Ancient Christian Mosaic Found in Israel Near Armageddon and Sparks Heated Religious Debate
In 2005, an incredible discovery was made in Israel: an ancient Christian mosaic with the inscription “To God Jesus Christ” dated to the 3rd century lies in what many Christians believe to be the future sight of Armageddon.
Now, Israel is considering excavating the entire mosaic and lending it to the infamous Museum of the Bible in Washington, and a heated debate has been sparked among Christians and archeologists around the world.
The Megiddo Mosaic
The incredibly important Megiddo Mosaic is believed to be the world’s first Christian prayer hall. According to carbon dating, the mosaic was created in the 3rd century, before the Roman Empire converted from Judaism. At that time, Christians were still being persecuted, but archaeologists believe the creators were residents of an adjacent Roman legionary camp.
The mosaic supposedly marks the site for where the prophesized apocalypse or Armageddon will take place when God will smite all those who have not accepted Jesus Christ as God.
Why Does the IAA Want to Move the Mosaic?
The Israel Antiquities Authority (IAA) has proposed to excavate the mosaic and move it to the Museum of the Bible in Washington for one major reason.
The mosaic is currently located within the proposed construction site of one of Israel’s prisons, and the IAA state that the mosaic is in danger of damage if it remains in its original locale.
Why Move it to the Museum of the Bible?
When the IAA started considering moving the mosaic, they needed to decide where it would go. The Museum of the Bible in Washington already hosts dozens of other important religious artifacts, but that’s not why the organization is being considered.
The truth is that the museum is run by Evangelical Christians, a facet of the religion which has quite extreme beliefs. However, Evangelics have been publicly and financially supporting Israel for years, and many believe that Israel is essentially awarding them for their contributions.
The Museum of the Bible’s Questionable Reputation
The museum itself has a bit of a questionable reputation. In 2018, it was forced to repatriate an ancient Mesopotamian tablet that was apparently looted from Iraq, and they have admitted that many of the Dead Sea Scroll fragments on display in the museum were actually forgeries.
The authorities also confiscated thousands of other artifacts looted from Iraq by the museum’s president, Evangelical Christan Steve Green.
What Christians Worldwide Have to Say
While there are certainly many Christians who believe that the Museum of the Bible is not a safe place for the mosaic, many others state that the problem is not about the destination, but moving the mosaic.
The mosaic is supposedly the site of the prophesied end of the world, and among the more than 2 billion Christians on the planet, many agree that the location is extremely important and should not be tampered with.
Many Archeologists Believe the Mosaic Should Not Be Moved
Many archeologists agree that the mosaic should stay where it is, but not because of religious reasons. Candida Moss, a theology professor at University of Birmingham, explained why: “Once you take any artifact outside of its archaeological context, it loses something, it loses a sense of the space and the environment in which it was first excavated.”
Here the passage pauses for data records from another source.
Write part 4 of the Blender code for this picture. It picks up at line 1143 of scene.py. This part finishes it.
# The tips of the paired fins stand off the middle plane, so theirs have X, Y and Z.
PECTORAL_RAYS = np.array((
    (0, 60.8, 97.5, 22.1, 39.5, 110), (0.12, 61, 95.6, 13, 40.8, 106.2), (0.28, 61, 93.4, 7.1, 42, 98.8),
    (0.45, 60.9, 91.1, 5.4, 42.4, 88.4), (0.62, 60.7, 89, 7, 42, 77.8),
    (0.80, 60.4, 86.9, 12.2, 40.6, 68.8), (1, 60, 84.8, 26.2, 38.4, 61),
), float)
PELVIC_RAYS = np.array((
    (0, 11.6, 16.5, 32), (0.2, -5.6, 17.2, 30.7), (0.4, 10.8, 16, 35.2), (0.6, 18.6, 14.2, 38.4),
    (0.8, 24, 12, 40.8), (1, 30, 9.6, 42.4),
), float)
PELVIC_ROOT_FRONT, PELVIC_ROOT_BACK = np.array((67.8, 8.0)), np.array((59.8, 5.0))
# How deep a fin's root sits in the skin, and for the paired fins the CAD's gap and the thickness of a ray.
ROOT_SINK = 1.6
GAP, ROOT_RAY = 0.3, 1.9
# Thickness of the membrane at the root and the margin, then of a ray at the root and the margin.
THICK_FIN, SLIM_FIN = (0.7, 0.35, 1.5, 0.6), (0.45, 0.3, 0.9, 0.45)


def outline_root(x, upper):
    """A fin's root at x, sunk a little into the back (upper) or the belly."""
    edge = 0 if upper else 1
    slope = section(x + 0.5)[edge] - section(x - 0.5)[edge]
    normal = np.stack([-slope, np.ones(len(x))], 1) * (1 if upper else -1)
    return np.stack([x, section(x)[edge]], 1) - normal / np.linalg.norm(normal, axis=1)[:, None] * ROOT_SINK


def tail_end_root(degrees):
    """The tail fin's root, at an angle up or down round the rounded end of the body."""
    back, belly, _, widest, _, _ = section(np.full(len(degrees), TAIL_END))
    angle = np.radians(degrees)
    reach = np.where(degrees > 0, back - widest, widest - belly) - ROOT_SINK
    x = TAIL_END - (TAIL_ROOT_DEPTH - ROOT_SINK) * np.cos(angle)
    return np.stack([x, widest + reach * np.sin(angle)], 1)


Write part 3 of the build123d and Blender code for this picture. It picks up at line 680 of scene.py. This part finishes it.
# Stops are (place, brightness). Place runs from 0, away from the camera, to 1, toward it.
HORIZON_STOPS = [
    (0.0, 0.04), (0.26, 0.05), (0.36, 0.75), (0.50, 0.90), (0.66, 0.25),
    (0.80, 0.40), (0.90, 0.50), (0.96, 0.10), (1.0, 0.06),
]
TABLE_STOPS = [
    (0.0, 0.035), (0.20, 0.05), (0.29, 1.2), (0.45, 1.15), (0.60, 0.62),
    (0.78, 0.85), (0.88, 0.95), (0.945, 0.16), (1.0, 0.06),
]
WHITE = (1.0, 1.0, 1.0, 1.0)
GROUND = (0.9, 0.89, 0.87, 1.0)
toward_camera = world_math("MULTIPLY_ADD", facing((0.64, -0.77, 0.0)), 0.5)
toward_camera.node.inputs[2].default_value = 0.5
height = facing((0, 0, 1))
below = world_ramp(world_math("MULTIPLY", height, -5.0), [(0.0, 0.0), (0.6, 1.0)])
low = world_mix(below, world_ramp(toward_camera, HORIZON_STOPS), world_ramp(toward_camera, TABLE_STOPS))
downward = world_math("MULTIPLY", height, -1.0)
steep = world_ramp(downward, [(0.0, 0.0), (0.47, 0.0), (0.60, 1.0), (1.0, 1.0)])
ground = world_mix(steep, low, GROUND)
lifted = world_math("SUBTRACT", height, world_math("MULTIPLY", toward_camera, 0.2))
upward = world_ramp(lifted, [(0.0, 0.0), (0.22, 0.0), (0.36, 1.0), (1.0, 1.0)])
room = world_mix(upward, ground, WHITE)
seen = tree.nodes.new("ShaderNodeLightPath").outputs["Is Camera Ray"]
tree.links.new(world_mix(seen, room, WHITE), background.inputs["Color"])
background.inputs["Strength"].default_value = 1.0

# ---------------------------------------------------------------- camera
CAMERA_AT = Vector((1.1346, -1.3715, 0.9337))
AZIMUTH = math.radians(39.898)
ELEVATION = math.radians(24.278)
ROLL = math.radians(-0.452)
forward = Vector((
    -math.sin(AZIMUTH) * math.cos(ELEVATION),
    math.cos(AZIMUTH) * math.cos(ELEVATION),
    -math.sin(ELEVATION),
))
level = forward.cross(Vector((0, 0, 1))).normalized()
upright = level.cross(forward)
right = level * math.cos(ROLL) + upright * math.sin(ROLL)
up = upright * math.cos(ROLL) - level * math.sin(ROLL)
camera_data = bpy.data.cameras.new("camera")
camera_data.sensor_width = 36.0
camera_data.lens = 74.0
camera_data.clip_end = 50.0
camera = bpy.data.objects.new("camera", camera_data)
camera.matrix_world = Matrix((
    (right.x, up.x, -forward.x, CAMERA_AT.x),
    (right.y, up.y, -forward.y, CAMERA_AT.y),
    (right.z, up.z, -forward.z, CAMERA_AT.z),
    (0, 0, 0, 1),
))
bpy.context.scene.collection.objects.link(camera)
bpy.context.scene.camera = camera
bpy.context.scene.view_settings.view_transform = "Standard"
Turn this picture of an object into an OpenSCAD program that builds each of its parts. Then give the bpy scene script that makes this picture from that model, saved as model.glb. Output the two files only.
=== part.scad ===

And Matthew Adams, director of the archaeological research institute Center for the Mediterranean World, simply said, “It is seriously premature to move that mosaic,” as the academic study is nowhere near complete.
Mosaic Loan Has Political Consequences
Professor of archaeology at Tel Aviv University, Rafi Greenberg, explains that moving the mosaic from Israel to the USA is not only a questionable choice for Christians and archeologists, but also for the people of Israel.
“Even if Israel doesn’t ever recognize itself as being a colony, it is actually behaving like one, which I find odd. [Archeological finds] should stay where they are and not be uprooted and taken abroad to a different country and basically appropriated by a foreign power.”
Can People Visit the Megiddo Mosaic Now?
The mosaic has only become visible in the past few years due to careful excavation, and today, the Tel Megiddo archaeological site is accessible to visitors.
Christians and historians in Israel can take one of the many buses to the site and pray or simply admire the mosaic where Armageddon is meant to take place. So while some argue that more Christians will be able to appreciate the mosaic if it’s in an American museum, others argue that if they truly want to see it, they can visit the original site instead.
When Will the IAA Decide?
Supposedly, the IAA is deciding in the coming weeks whether or not they will excavate the mosaic and move it to the Museum of the Bible. But no matter what they decide, the IAA will have more questions to answer.
The IAA has not announced exactly what the terms of the loan to the Museum of the Bible would entail if it goes through. Though there are rumors that it will only be temporary, and that the Megiddo Mosaic will end up back in Israel after they complete the museum where it will stay.